Lotus of the Heart > Path of Spirit > Stillness

 
 

Stillness As A Spiritual Discipline

Being Gentle On Sacred Ground

Oct 22, 2005

Saying For Today: We learn through stillness to be gentle in the moment.


We are called to practice stillness as a Spiritual Discipline. To feed slowly and deliberately in the green pastures. To expand organically from within; to ripen in the waiting. To linger trustingly in the soil of hibernation. To gaze with wonder upon creation taking place inside us and outside us. To rest in the Source, detached from material things, and to spend time loving Christ in the Quiet.
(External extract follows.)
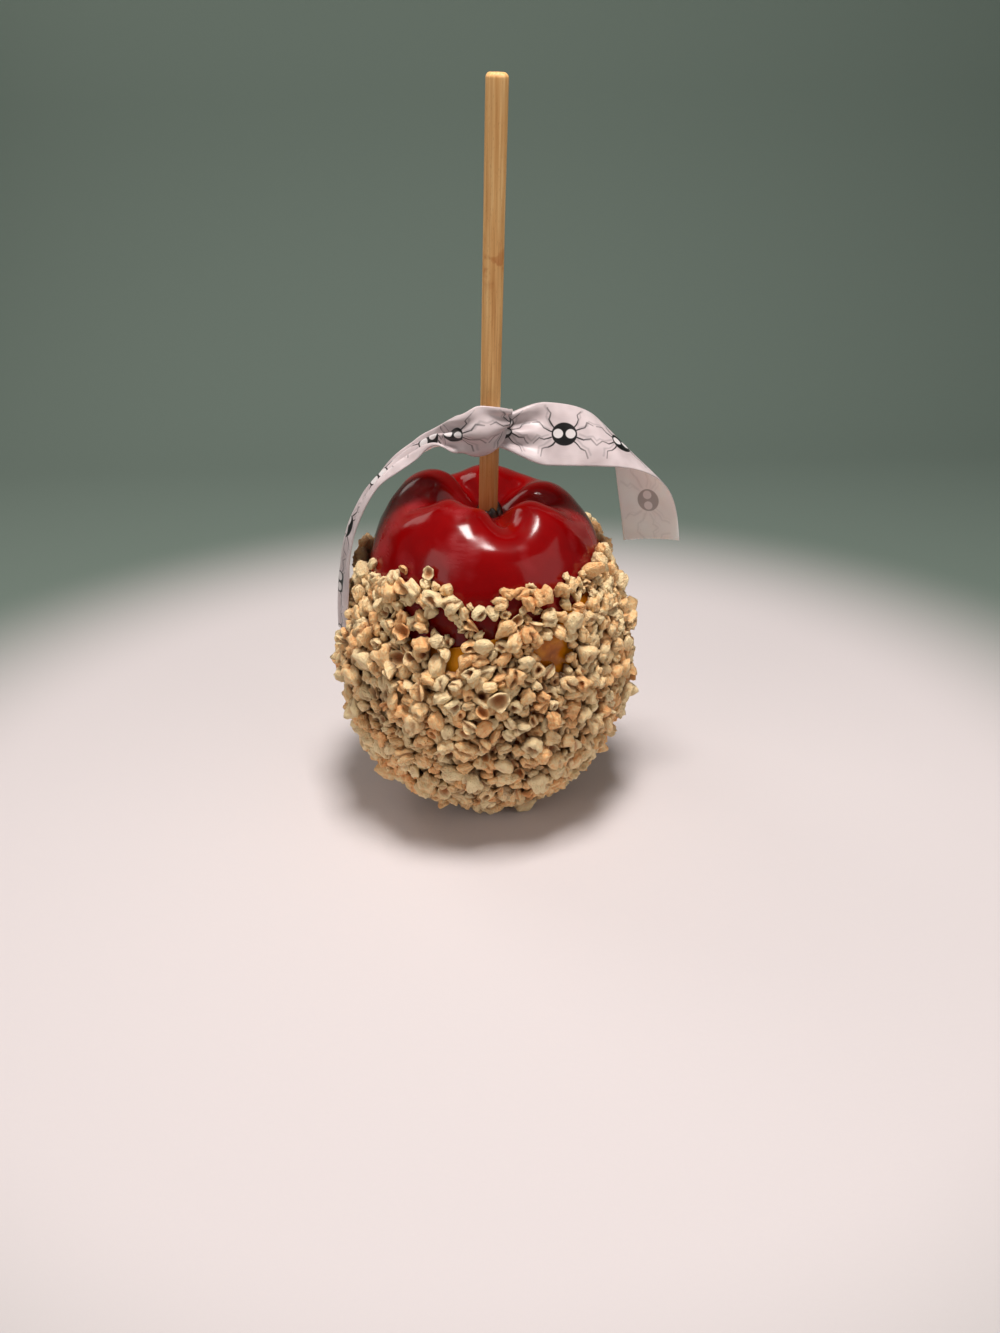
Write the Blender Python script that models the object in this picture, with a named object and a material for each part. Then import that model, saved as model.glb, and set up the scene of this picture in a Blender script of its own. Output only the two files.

I often practice a meditation of loving openness, or loving awareness. This entails being still and quiet while receiving the sensory happenings around and within us. After body is relaxed and mind stilled, we open to whatever happens. Sensations on our body become present to awareness. We become aware of things like ticks of a clock, wind blowing outside, the bark of a distant dog, the humming of a refrigerator, the sound of air from an overhead vent, neighbors talking, a car passing by, … We do not experience these as disruptions of Silence. If the telephone rings, we appreciate its unique quality. The meditation invites us to enjoy retreat, even refugee from the usual movement and noise, strengthening muscles of loving detachment, or loving attention to the Word.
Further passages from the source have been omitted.